確かな学力と総合的な学習
 7月末の中教審、総則作業部会の報告では、「学力」と「総合的な学習の時間」の二元論に終始しているような気配が強いです。「二兎を追う者は一兎をも得ず」になりかねないような中身にがっかりさせられます。「総合的な学習の時間」を軸にして、学力向上をも包括的にとらえて改革しようという意気込みは弱くなってしまいました。ただ、学力の調査内容について変更を示唆している点は救われます。
 しかし、「総合的な学習の時間」に関する現状と課題では、次のように旧態依然の問題点が多く述べられています

△教員の負担感。
△学習のテーマ設定の難しさ。
△具体的な実施内容に関する教員の悩み。
△何らかの手引きが必要との指摘。
△具体的な「目標」や「内容」を明確にせずに活動を実施し、必要な力が児童生徒に身に付いたかの検証・評価が十分行われていない実態。
△教科との関連に十分配慮していない実態。
△教科の時間への転用なども指摘。
△児童生徒の主体性や興味・関心を重視するあまり、教員が児童生徒に対して必要かつ適切な指導を実施せず、教育的効果が十分上がっていない取り組みも指摘。
 このような実態は、大ざっぱにいえば、創造力が足りないということです。そして、先生個人の指導法が変わっていないことを示しています。
 一方、実践の成果が上がっているところでは、
○創意工夫して実践に取り組んでいる。
○創意工夫した授業計画の組み立ての機会の増加。
○児童生徒の思考力・判断力・表現力、学習意欲、学び方等の向上。
などが把握されています。これらは、当然のことです。
 「学力」と「総合的な学習の時間」を主な話題にして、指導要領に基づいた教育課程がまだまだ軌道に乗っていないと指摘されたとき、先生方はどちらを軸にして取り組むべきか、おおいに迷うところがあると思います。「総合的な学習の時間」を軸にして実践が積み上がっているならば、「確かな学力」批判に十分耐えられる成果を出せると思います。「確かな学力」だけに逃げてしまえば、乗り越えるハードルはかなり高いと私は思っています。「総合的な学習の時間」も「確かな学力」も平行して二元論で組み立てることは、教育実践の現場を混乱させるだけでしょう。

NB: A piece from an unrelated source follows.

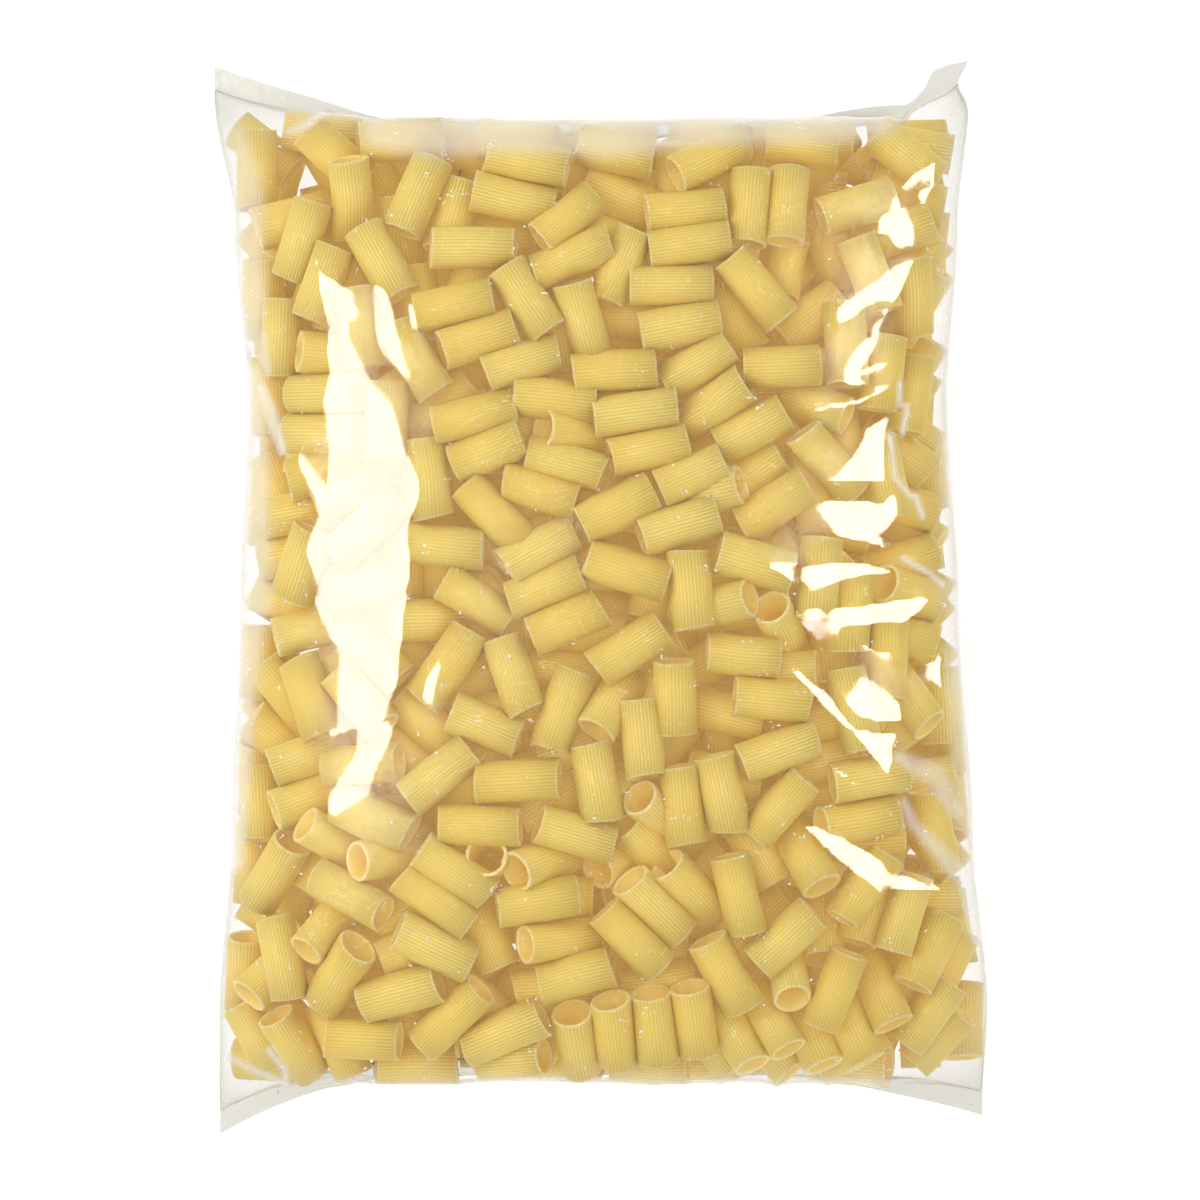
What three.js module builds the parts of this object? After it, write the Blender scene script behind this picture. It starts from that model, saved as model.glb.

 学力向上を目指すとき、新たな発想は必要ないと考える先生が多いと思うのです。目新しいことをしなくても、これまでの実践をきっちりやって、スキルに励めば一定の成果は上がるはずです。つまり、「総合的な学習の時間」に波及することはほとんどないわけです。発想を変えれば波及は期待できるのですが、無理をしてそこまで実践しようという気にはならないと予想します。なぜなら、上述のように、教科の時間に振り替えたり、手引きを必要としたりする実態が、安易な方向に進むことを裏付けています。
 「総合的な学習の時間」を総合的に実践していけば、必ず「確かな学力」に行き着きます。実践ができている先生方にとっては、逆も成り立つことはよく分かっておられると思います。学校で実施している教育課程の意味が理解できているから納得できるわけです。
 さて、どうしたら創造力不足の先生、指導法が変革できない先生、教育課程が把握できない先生を動かすことができるのでしょうか。私は校内研修の機能を生かすことが最短だと思っています。校外での研修より、校内の研修を充実する方がはるかに効果が上がります。しかし、そのためには研修を推進するリーダーがいて、リーダーを中心に協力的な人間関係が構築されていなければなりません。先生が先生を育てていく昔ながらの研修方法を大切にすべきです。外からの刺激より、職員集団の刺激のほうがより実践に結びつきやすいところから、私はこの方法を提唱します。